Public-private partnerships related to food and health are quickly becoming a hot topic within the public health sector.
In this must-read paper, Jonathan H. Marks (Fellow at the Edmond J. safra Center for Ethics, Harvard University; Director of the bioethics program at Penn State University; Associate Director of the Rock Ethics Institute at Penn State University) highlights the many concerns that come into play when industry partners up with government and non-profit organizations by employing an “institutional corruption” framework to critically assess these partnerships.
As Mr. Marks explains:
“The institutional corruption framework helps capture and unite some of the systemic concerns about public-private partnerships that have already been identified in the scholarly literature. These include the subordination of institutional values, mission reorientation, weakened capacity to promote regulations and monitor compliance, displaced organizational priorities, and self-censorship.”
We can certainly spot some of those in the way the Academy conducts itself and the messaging it delivers to the general public (has anyone ever come across a recommendation by the Academy to not drink soda, for example?).
Mr. Marks continues:
“Additional systemic conerns with research partnerships related to food and health include: a) the ways in which this research reinforces industry-favorable framing of social problems (for example, emphasizing individual responsibility for obesity rather than social and environmental determinants of health, b) systemic bias toward technological solutions that may be readily commercialized, and c) other systemic effects on the design of studies, and the interpretation and dissemination of findings.”

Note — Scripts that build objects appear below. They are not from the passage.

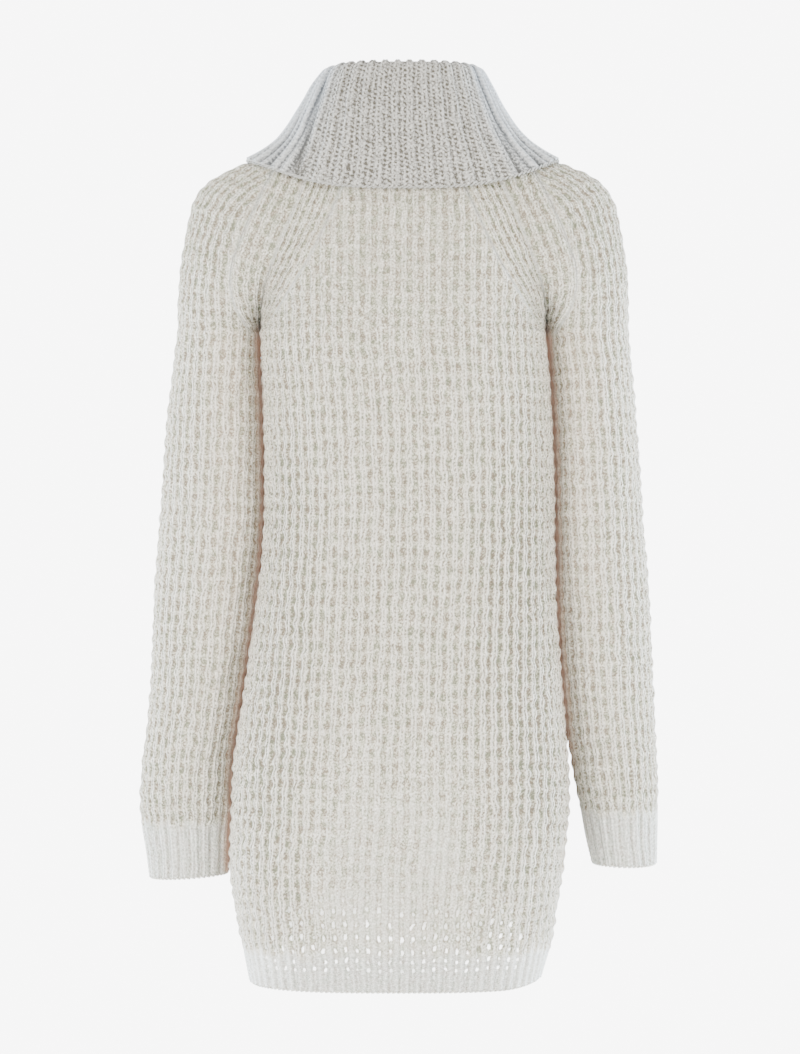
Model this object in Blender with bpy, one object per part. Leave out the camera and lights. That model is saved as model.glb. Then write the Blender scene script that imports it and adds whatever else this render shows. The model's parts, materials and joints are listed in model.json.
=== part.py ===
"""Knitted sweater dress: raglan sleeves, ribbed hem and cuffs, and a folded rib collar.

The dress is held open, as on a wearer. Metres, +Z up. The back of the dress faces -Y, its front
faces +Y, and the origin is the middle of the base of the neck. Each knitted piece is a closed
wall: an outer face worked out from a table of sections, a plain inner face one wall inside it,
and rims along the hem, the cuffs, the seams and the neck.
"""
import math
from collections import namedtuple

import bmesh
import bpy
import numpy as np

# Driving dimensions
WALL = 0.0045                 # thickness of the waffle knit
COLLAR_WALL = 0.0040          # thickness of the collar's rib knit
SEAM_GAP = 0.0003             # between two pieces at a seam
COLLAR_GAP = 0.00065          # between the collar's foot and the neck edge
HEM_RIB_RISE = 0.0014         # of a rib over the furrow beside it
CUFF_RIB_RISE = 0.0013
COLLAR_RIB_RISE = 0.0015
HEM_HEIGHT = -0.806           # of the dress's lower edge
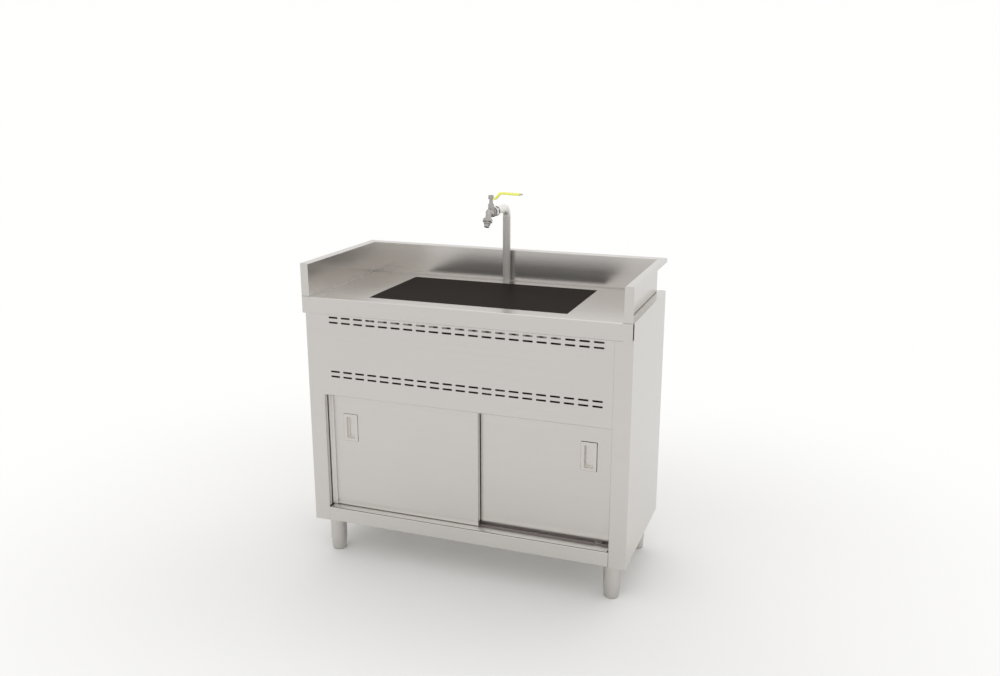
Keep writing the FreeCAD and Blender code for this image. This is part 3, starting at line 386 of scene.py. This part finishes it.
finishes = {
    "steel_satin": sheet_steel("satin_sheet", STEEL, 0.24),
    "steel_polished": sheet_steel("pressed_bowl", colour(0.68, 0.665, 0.645), 0.18, 0.5),
    "steel_pipe": drawn_steel("drawn_pipe", PIPE_STEEL, 0.55, "Z"),
    "steel_leg": drawn_steel("turned_leg", LEG_STEEL, 0.3, "Z"),
    "track_aluminium": drawn_steel("extruded_track", colour(0.62, 0.62, 0.62), 0.34, "X"),
    "zinc_hardware": plated("bright_zinc", colour(0.64, 0.645, 0.63), 0.3),
    "tap_nickel": plated("satin_nickel", colour(0.43, 0.417, 0.40), 0.34),
    "cover_black": cover_board(),
    "rubber_black": moulded("black_rubber", colour(0.022, 0.022, 0.022), 0.62, 420.0, 0.25),
    "plastic_white": moulded("white_plastic", colour(0.78, 0.78, 0.76), 0.38, 300.0, 0.1),
    "nylon": moulded("natural_nylon", colour(0.72, 0.71, 0.65), 0.42, 380.0, 0.12),
    "strip_bright": drawn_steel("wearing_strip", colour(0.85, 0.84, 0.82), 0.34, "X"),
    "strip_matt": drawn_steel("lining_strip", colour(0.86, 0.84, 0.81), 0.6, "Z", metallic=0.45),
    "grip_yellow": moulded("dipped_yellow", colour(0.90, 0.92, 0.115), 0.32, 260.0, 0.06, coat=0.3),
}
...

Mr. Marks also makes the excellent point that “when such partnerships are formulated, the participants tend to emphasize synergies between the missions or goals of the public and private partners.” He goes on to state that “the missions of public and private sector actors usually diverge in significant ways. Consequently, these partnerships can have serious implications for the integrity and trustworthiness of public officials and institutions, and for trust and confidence in those officials and institutions.”
The body of academic literature that points out the many inefficacies of public-private partnerships only continues to grow. And, inevitably, organizations that stubbornly insist on maintaining the status quo come across as out of touch and inflict some real harm on their reputation.